Un día san Pablo fue a la ciudad de Éfeso y preguntó a los fieles: “¿Habéis recibido el Espíritu Santo al abrazar la fe? Ellos respondieron: Ni siquiera hemos oído hablar de que exista un Espíritu Santo” (Hech 19,2).
En cierta ocasión se encontraba una maestra en clase de religión con sus alumnos de tercero de primaria. Y les pregunta: – “Quién de ustedes me sabe decir quién es la Santísima Trinidad?” Y uno de los niños, el más despierto, grita: – “¡Yo, maestra! La Santísima Trinidad son el Padre, el Hijo ¡y… la Paloma!”
Para cuántos de nosotros el Espíritu Santo es precisamente eso:¡una paloma! De esa forma descendió sobre Jesús el día de su bautismo en el Jordán y así se le ha representado muchas veces en el arte sagrado. Pero el Espíritu Santo no es una paloma y conocemos tan poco de EL.
Así como el cuerpo sin el alma es un cadáver, el hombre sin el Espíritu Santo está muerto en vida y se corrompe. Por eso, en la profesión de fe, decimos que “creemos en el Espíritu Santo, que es Señor y Dador de vida”. “Nacido del Padre antes de todos los siglos: Dios de Dios, Luz de Luz, Dios verdadero de Dios verdadero, engendrado, no creado, de la misma sustancia del Padre”.

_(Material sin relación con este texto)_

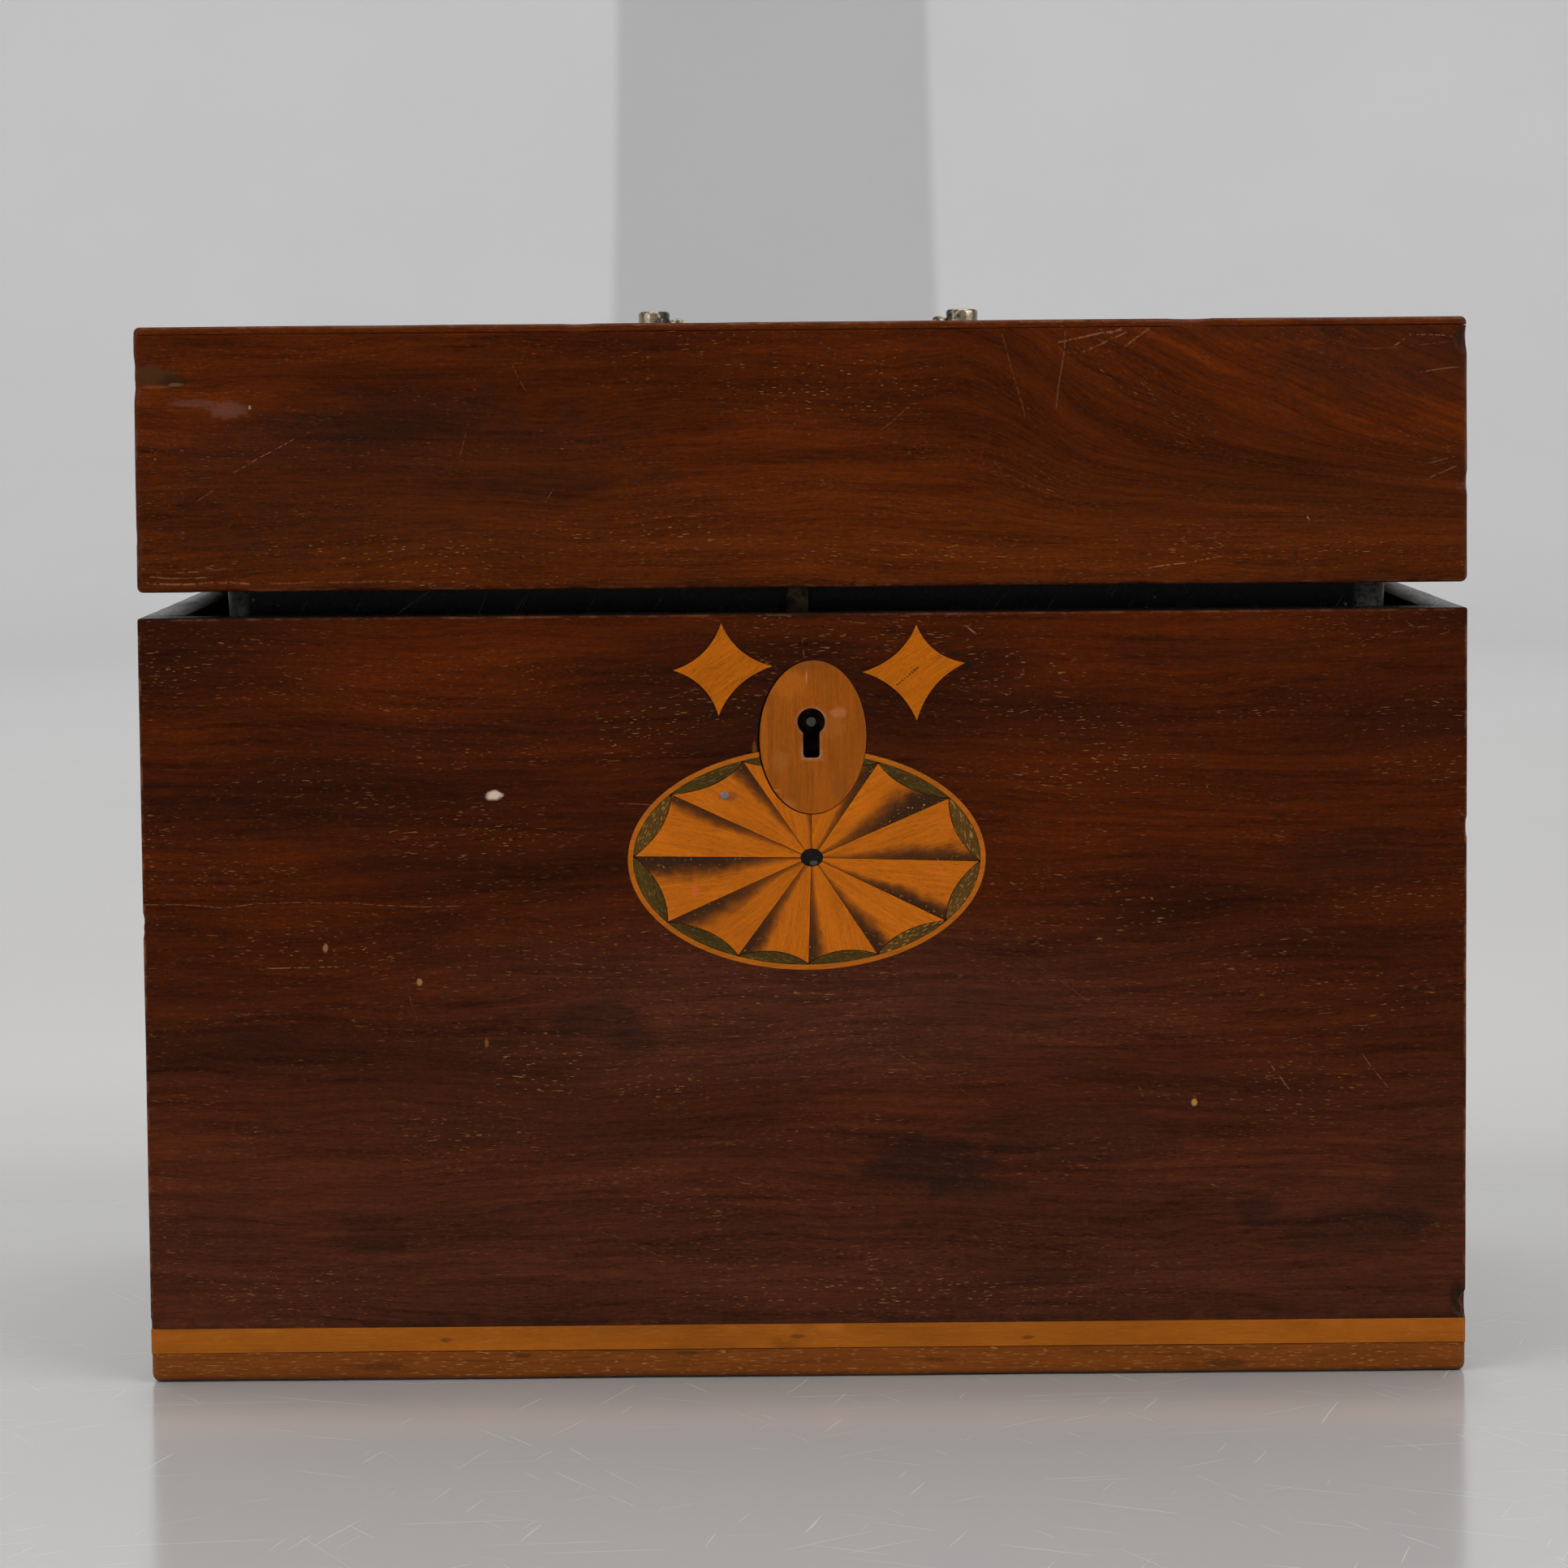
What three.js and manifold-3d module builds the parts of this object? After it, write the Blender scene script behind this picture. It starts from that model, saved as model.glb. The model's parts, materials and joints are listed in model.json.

El Espíritu Santo es Dios que vive en nosotros. San Pablo nos dice:
¿No saben que son templos de Dios y que el Espíritu Santo habita dentro de ustedes? (1ª Cor 3,16).
Dios se dona a los seres humanos. Se encarna y se hace hombre para que nuestra naturaleza sea exaltada y Dios pueda habitar en nosotros.
El Espíritu Santo que vive en nosotros nos lleva a Jesús para que solo por medio de EL, nos encontremos con el Padre Celestial.
Ya no buscamos a Dios en el cielo sino lo buscamos en nuestro corazón y por eso tenemos que mirar la tierra desde el cielo, para poder vivir el inmenso amor que nuestro Padre celestial nos tiene.
Podríamos decir tantas cosas del Espíritu Santo y nunca acabaríamos. Pero lo más importante no es saber mucho, sino dejar que Él viva realmente dentro de nosotros.
Pero para que Dios viva en nosotros tenemos que reconocer que Jesús es el único Señor de nuestra vida y todo los demás debe estar sujeto a este señorío porque nadie puede decir:
Jesús es Señor, si no está movido por el Espíritu Santo (1ª Cor 12,3).
Ser templos de Dios es dejarse conducir en la vida diaria por el Espíritu Santo y ser capaces de consultar con EL las decisiones de nuestra vida para poder empezar a decir, como los primeros cristianos:
“El Espíritu Santo y nosotros hemos decidido”. (Hech 15,28)
Dejemos de ver al Espíritu Santo como la imagen de una paloma que tenemos enjaulada en nuestro cuerpo y permitámosle a Dios ser Dios, el Dios de Jesús, el Dios de nuestra vida.
El Espíritu Santo nos da la vida, nos santifica, nos vivifica, y nos llena de sus dones para servir a los demás.
“Que la gloria sea para Dios Padre, y para el Hijo, de entre los muertos Resucitado, y para el Espíritu Santo, Señor y dador de vida, por los siglos de los siglos Amén”.